= Data =

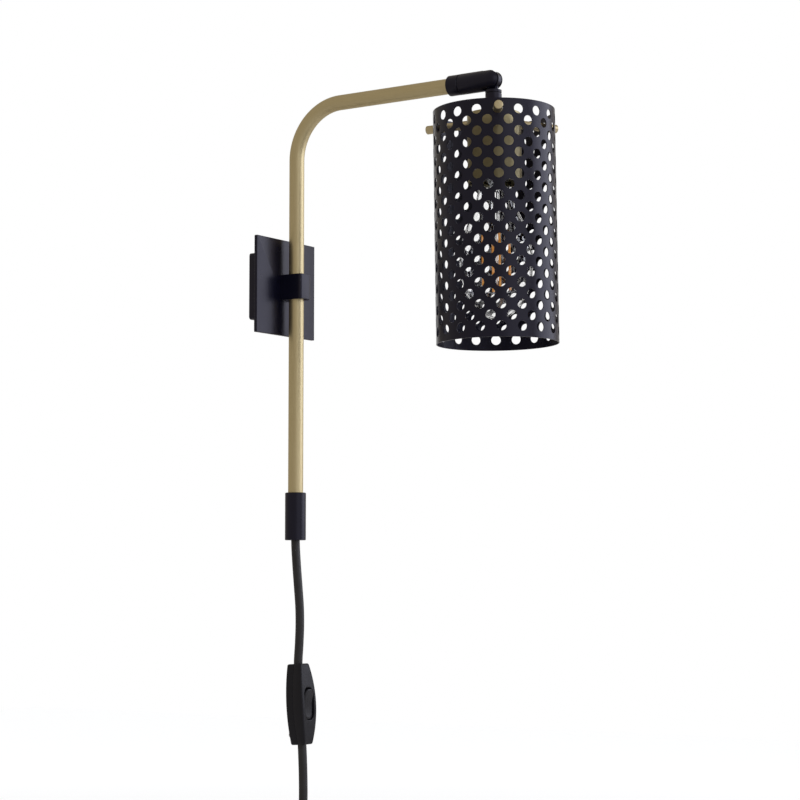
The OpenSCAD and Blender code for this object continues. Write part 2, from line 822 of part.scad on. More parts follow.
module bulb_glass() {
  steps = 14;
  low = [for (i = [0 : steps]) bulb_belly * (1 - cos(90 * i / steps))];
  high = [for (i = [1 : steps]) bulb_belly + (bulb_len - bulb_belly) * i / steps];
  heights = concat(low, high);
  outer = [for (h = heights) [glass_r(h), h]];
  k = (bulb_belly - glass_t) / bulb_belly;
  inner = [for (i = [len(heights) - 1 : -1 : 0])
    let (h = heights[i], low_part = h < bulb_belly)
    [max(0, glass_r(h) * (low_part ? (bulb_r - glass_t) / bulb_r : 1) - (low_part ? 0 : glass_t)),
      low_part ? bulb_belly - (bulb_belly - h) * k : h]];
  color([0.8, 0.85, 0.85, 0.4]) on_head(bulb_tip_z) rotate_extrude()
    polygon(concat(outer, inner));
}

module bulb_stem() {
  flare = 10;
  drop = neck_top - filament_top;
  color([0.8, 0.85, 0.85, 0.4]) {
    on_head(neck_top - flare) cylinder(r1 = 3.5, r2 = neck_r - glass_t, h = flare);
    on_head(filament_top + 6) cylinder(r = 3.5, h = drop - flare - 6);
    on_head(filament_top - filament_len - 1)
      cylinder(d = stem_rod_d, h = filament_len + 7);
  }
}

module bulb_filaments() {
  color("orange") on_head(filament_top - filament_len) for (a = [45 : 90 : 315])
    rotate([0, 0, a]) translate([filament_ring, 0, 0]) cylinder(d = filament_d, h = filament_len);
}

module filament_wires() {
  start = stem_rod_d / 2 + 0.05;
  color(STEEL) for (z = [filament_top + wire_d / 2, filament_top - filament_len - wire_d / 2])
    on_head(z) for (a = [45 : 90 : 315]) rotate([0, 0, a])
    translate([start, 0, 0]) rotate([0, 90, 0]) cylinder(d = wire_d, h = filament_ring - start);
}

// ---- cord, plug and switch ----

module cord_upper() {
  color(BLACK) sweep(upper_route, cord_r, cord_sides);
}

module cord_lower() {
  color(BLACK) sweep(lower_route, cord_r, cord_sides);
}

module cord_tail() {
  color(BLACK) sweep(tail_route, cord_r, cord_sides);
}

module cord_coil() {
  inner = coil_inner_r - coil_pitch / 2;
  outer = coil_outer_r + coil_pitch / 2;
  color(BLACK) translate(coil_centre + [0, -coil_pitch / 2, 0]) rotate([-90, 0, 0])
    rotate_extrude() translate([inner, 0]) square([outer - inner, coil_slots * coil_pitch]);
}

module cord_tie() {
  inner = coil_inner_r - coil_pitch / 2 - tie_gap;
  outer = coil_outer_r + coil_pitch / 2 + tie_gap;
  depth = coil_slots * coil_pitch + 2 * tie_gap;
  color([0.1, 0.1, 0.1]) difference() {
    translate(coil_centre + [-outer - tie_t, -coil_pitch / 2 - tie_gap - tie_t, -tie_w / 2])
      cube([outer - inner + 2 * tie_t, depth + 2 * tie_t, tie_w]);
    translate(coil_centre + [-outer, -coil_pitch / 2 - tie_gap, -tie_w])
      cube([outer - inner, depth, 2 * tie_w]);
  }
}

// Places the children at the root face of each blade
module at_blades() {
  for (x = [-1, 1])
    translate(plug_top + [x * blade_spacing / 2, 0, -relief_len - plug_h]) children();
}

module plug_body() {
  round_r = plug_t / 2;
  color(BLACK) difference() {
    union() {
      translate(plug_top + [0, 0, -relief_len]) cylinder(r1 = cord_r + 2, r2 = cord_r + 0.7,
        h = relief_len);
      translate(plug_top + [0, 0, -relief_len - plug_h]) linear_extrude(plug_h) {
        square([plug_w - plug_t, plug_t], center = true);
        for (x = [-1, 1]) translate([x * (plug_w - plug_t) / 2, 0]) circle(round_r);
      }
    }
    at_blades() translate([-blade_t / 2, -blade_w / 2, -1])
      cube([blade_t, blade_w, blade_root + 1]);
  }
}

module plug_blades() {
  color(BRASS) at_blades() difference() {
    translate([-blade_t / 2, -blade_w / 2, -blade_len])
      cube([blade_t, blade_w, blade_len + blade_root]);
    translate([0, 0, blade_hole_z - blade_len]) rotate([0, 90, 0])
      cylinder(d = blade_hole_d, h = 2 * blade_t, center = true);
  }
}

module on_switch() {
  translate(switch_place) rotate([switch_lean, 0, 0]) children();
}

// Radius of an arc that rises by h over a half chord of c
function arc_r(c, h) = (c * c + h * h) / (2 * h);

// Outline of the switch seen from its face, extruded from depth a to depth b along Y
module switch_plan(a, b) {
  r = arc_r(switch_len / 2, (switch_mid_w - switch_end_w) / 2);
  translate([0, b, 0]) rotate([90, 0, 0]) linear_extrude(b - a) intersection() {
    square([switch_mid_w, switch_len], center = true);
    translate([r - switch_mid_w / 2, 0]) circle(r, $fn = 180);
    translate([switch_mid_w / 2 - r, 0]) circle(r, $fn = 180);
  }
}

module switch_channels() {
  for (s = [0, 180]) rotate([0, s, 0]) translate([0, 0, cavity_end - 1])
    cylinder(r = cord_r + entry_gap, h = switch_len / 2);
}

module switch_screw_holes(d, depth) {
  for (s = [-1, 1]) translate([s * switch_screw_x, 0, s * switch_screw_z])
    rotate([90, 0, 0]) cylinder(d = d, h = depth);
}

module switch_base() {
  color(BLACK) on_switch() difference() {
    switch_plan(0, switch_back);
    switch_channels();
    translate([-cavity_w / 2, -1, -cavity_end]) cube([cavity_w, cavity_back + 1, 2 * cavity_end]);
    translate([0, switch_back + 1, 0]) switch_screw_holes(switch_screw_d, switch_back + 2);
  }
}

// Oval with straight sides, along Z, extruded along Y
module oval(w, len, a, b) {
  translate([0, b, 0]) rotate([90, 0, 0]) linear_extrude(b - a) {
    square([w, len - w], center = true);
    for (z = [-1, 1]) translate([0, z * (len - w) / 2]) circle(d = w);
  }
}

module switch_cover() {
  r = arc_r(switch_len / 2, switch_front - switch_front_end);
  color(BLACK) on_switch() difference() {
    intersection() {
      switch_plan(-switch_front, 0);
      translate([-switch_mid_w, r - switch_front, 0]) rotate([0, 90, 0])
        cylinder(r = r, h = 2 * switch_mid_w, $fn = 180);
    }
    switch_channels();
    translate([-cavity_w / 2, -cavity_front, -cavity_end])
      cube([cavity_w, cavity_front + 1, 2 * cavity_end]);
    oval(rocker_w + 2 * rocker_gap, rocker_len + 2 * rocker_end_gap, -switch_front - 1, 0);
    translate([0, -rocker_pivot, 0]) rotate([0, 90, 0])
      cylinder(d = rocker_pin_d, h = cavity_w + 2, center = true);
    switch_screw_holes(switch_screw_d, 4);
  }
}

module switch_screws() {
  color(STEEL) on_switch() translate([0, switch_back - 0.4, 0])
    switch_screw_holes(switch_screw_d, switch_back + 3);
}

module switch_contacts() {
  strip_len = 14;
  color(BRASS) on_switch() for (z = [-1, 1]) for (x = [-1, 1])
    translate([x * 4 - 1.5, cavity_back - 0.6, z * 12 - strip_len / 2])
    cube([3, 0.6, strip_len]);
}

module rocker_pin() {
  color(STEEL) on_switch() translate([0, -rocker_pivot, 0]) rotate([0, 90, 0])
    cylinder(d = rocker_pin_d, h = cavity_w + 1.6, center = true);
}

module switch_rocker() {
  face_r = 60;
  color(BLACK) on_switch() translate([0, -rocker_pivot, 0]) rotate([rocker_rest, 0, 0])
    translate([0, rocker_pivot, 0]) difference() {
      oval(rocker_w, rocker_len, -switch_front, -rocker_pivot + 2.2);
      translate([0, -face_r - switch_front + 1.2, 0]) rotate([0, 90, 0])
        cylinder(r = face_r, h = 2 * rocker_w, center = true, $fn = 120);
      translate([0, -rocker_pivot, 0]) rotate([0, 90, 0])
        cylinder(r = rocker_pin_d / 2 + bore_fit, h = 2 * rocker_w, center = true);
    }
}

wall_bracket();
wall_box();
box_screws();
back_plate();
tube_clamp();
clamp_screws();
friction_shoe();
shoe_spring();
arm_tube();
arm_cable();
bottom_sleeve();
sleeve_screw();
arm_collar();
collar_screw();
swivel_stud();
stud_nut();
swivel_barrel();
roll_washer();
pivot_screw();
pivot_washers();
swivel_stem();
lock_nut();
socket_cup();
lamp_holder();
screw_shell();
centre_contact();
shade_pins();
pin_nuts();
shade();
bulb_cap();
bulb_insulator();
bulb_tip();
bulb_glass();
bulb_stem();
bulb_filaments();
filament_wires();
cord_upper();
cord_lower();
cord_coil();
cord_tail();
cord_tie();
plug_body();
plug_blades();
switch_base();
switch_cover();
switch_screws();
switch_contacts();
rocker_pin();
switch_rocker();
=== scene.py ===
# %% [markdown]
# # A swing arm wall sconce, dressed in Blender
#
# The lamp was built first as exact solids: wall box, plate, clamp, tube arm, swivel,
# perforated shade, bulb, lead and switch. This lesson loads those solids as a fixed frame
# and gives them surfaces and finishes. Nothing here changes a size: the new pieces take
# their places from the solids' boxes, or repeat the same measures, so the picture and the
# moving model stay one object.
#
# Units are metres. The wall is the plane Y = 0, the room is towards -Y, and Z is up.

import json
import math

import bmesh
import bpy
import numpy as np
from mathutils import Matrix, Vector


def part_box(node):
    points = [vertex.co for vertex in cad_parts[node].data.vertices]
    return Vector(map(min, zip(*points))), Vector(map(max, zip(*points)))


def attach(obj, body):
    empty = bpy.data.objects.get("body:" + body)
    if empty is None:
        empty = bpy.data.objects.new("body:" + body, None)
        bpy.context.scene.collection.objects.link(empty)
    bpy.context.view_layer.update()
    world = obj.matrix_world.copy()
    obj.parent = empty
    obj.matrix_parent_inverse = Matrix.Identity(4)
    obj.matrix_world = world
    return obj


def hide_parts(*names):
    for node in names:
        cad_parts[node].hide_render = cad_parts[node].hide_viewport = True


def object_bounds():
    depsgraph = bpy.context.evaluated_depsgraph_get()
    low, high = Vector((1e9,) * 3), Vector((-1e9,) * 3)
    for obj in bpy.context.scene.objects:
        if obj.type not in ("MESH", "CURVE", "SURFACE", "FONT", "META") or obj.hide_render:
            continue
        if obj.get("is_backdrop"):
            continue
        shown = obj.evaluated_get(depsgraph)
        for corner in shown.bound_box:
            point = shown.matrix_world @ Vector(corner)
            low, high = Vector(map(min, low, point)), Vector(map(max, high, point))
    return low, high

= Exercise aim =
Output exactly one stretch of the listing: from the line containing "wall_bracket();" through the line containing "for node in", both end lines included.

= Reply =
wall_bracket();
wall_box();
box_screws();
back_plate();
tube_clamp();
clamp_screws();
friction_shoe();
shoe_spring();
arm_tube();
arm_cable();
bottom_sleeve();
sleeve_screw();
arm_collar();
collar_screw();
swivel_stud();
stud_nut();
swivel_barrel();
roll_washer();
pivot_screw();
pivot_washers();
swivel_stem();
lock_nut();
socket_cup();
lamp_holder();
screw_shell();
centre_contact();
shade_pins();
pin_nuts();
shade();
bulb_cap();
bulb_insulator();
bulb_tip();
bulb_glass();
bulb_stem();
bulb_filaments();
filament_wires();
cord_upper();
cord_lower();
cord_coil();
cord_tail();
cord_tie();
plug_body();
plug_blades();
switch_base();
switch_cover();
switch_screws();
switch_contacts();
rocker_pin();
switch_rocker();
=== scene.py ===
# %% [markdown]
# # A swing arm wall sconce, dressed in Blender
#
# The lamp was built first as exact solids: wall box, plate, clamp, tube arm, swivel,
# perforated shade, bulb, lead and switch. This lesson loads those solids as a fixed frame
# and gives them surfaces and finishes. Nothing here changes a size: the new pieces take
# their places from the solids' boxes, or repeat the same measures, so the picture and the
# moving model stay one object.
#
# Units are metres. The wall is the plane Y = 0, the room is towards -Y, and Z is up.

import json
import math

import bmesh
import bpy
import numpy as np
from mathutils import Matrix, Vector


def part_box(node):
    points = [vertex.co for vertex in cad_parts[node].data.vertices]
    return Vector(map(min, zip(*points))), Vector(map(max, zip(*points)))


def attach(obj, body):
    empty = bpy.data.objects.get("body:" + body)
    if empty is None:
        empty = bpy.data.objects.new("body:" + body, None)
        bpy.context.scene.collection.objects.link(empty)
    bpy.context.view_layer.update()
    world = obj.matrix_world.copy()
    obj.parent = empty
    obj.matrix_parent_inverse = Matrix.Identity(4)
    obj.matrix_world = world
    return obj


def hide_parts(*names):
    for node in names:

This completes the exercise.